Je me dis que quand l’enfant sera d’âge scolaire, il coûtera très cher à la communauté parce que les rectorats d’académie devront rivaliser d’imagination pour concocter « la semaine du goût », « la semaine du commerce équitable » ou les visites coordonnées à grand renfort d’heures de concertation, d’une usine Nestlé et d’une exposition Jordaens. Je les vois d’ici, les rectorats, créer des cellules et des délégations, organiser des planques, coordonner des ressources, présenter des objectifs, bâtir des socles, concevoir des journées, favoriser des actions. Bref, il leur faudra susciter un tsunami de mesures visant à améliorer le rapport taille-poids des enfants et des adolescents, ce qui est tout de même une tâche plus digne que celle à laquelle nous convient les billevesées que M. Platon nous raconte dans ses Lois et sa République. (Tiens, est-ce un hasard, voilà que j’écris comme un médiocre étudiant de L1…)

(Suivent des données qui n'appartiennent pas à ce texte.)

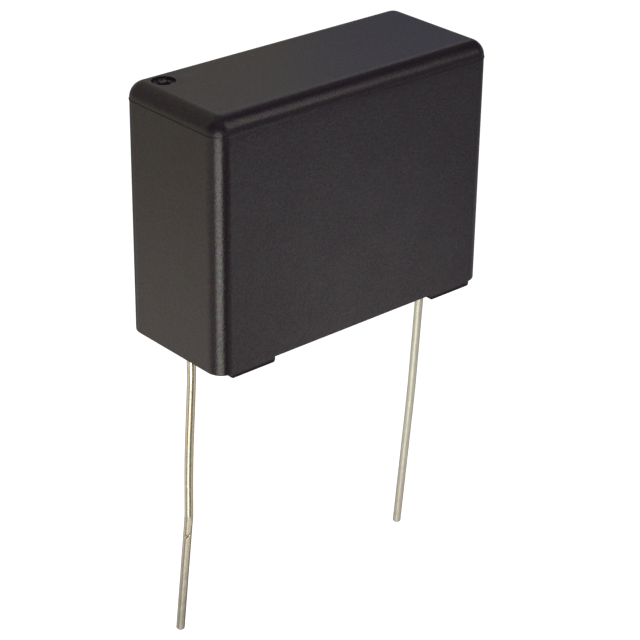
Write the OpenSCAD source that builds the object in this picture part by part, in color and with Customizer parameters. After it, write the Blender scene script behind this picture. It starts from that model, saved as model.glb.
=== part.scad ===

Les hôtes sont sacrés : personne n’a osé leur dire que l’on pouvait peut-être essayer de passer un peu de rôti de veau à la moulinette, avec quelques vrais légumes ?
J’en ai eu marre, et je suis allée traîner dehors. C’est là que je l’ai entendue zinzinuler, la fauvette (voir http://www.chants-oiseaux.fr/). Elle était avec son mari, et ils m’ont fait découvrir non pas le nestlé mais le nest, installé à moins d’un mètre de haut, dans un buis. Je suis allée aussitôt ramasser un coolpix et je les ai photographiés, les cinq petits.

Il y a des dimanches comme ça, d’ennui, de mélancolie, de langueur indéfinissable, qui tournent à la tragédie.
Les fauvettes ne voulaient pas tellement jouer à la balle, elles étaient tout de suite ko. Ensuite, tout s’est passé très vite : un torchon mouillé a volé au-dessus de ma tête comme le glaive de l’ange du Seigneur dans la peinture de Masaccio à Santa Maria del Carmine, j’ai entendu des imprécations horribles. Maintenant l’ostracisme radical, je n’y comprends absolument rien.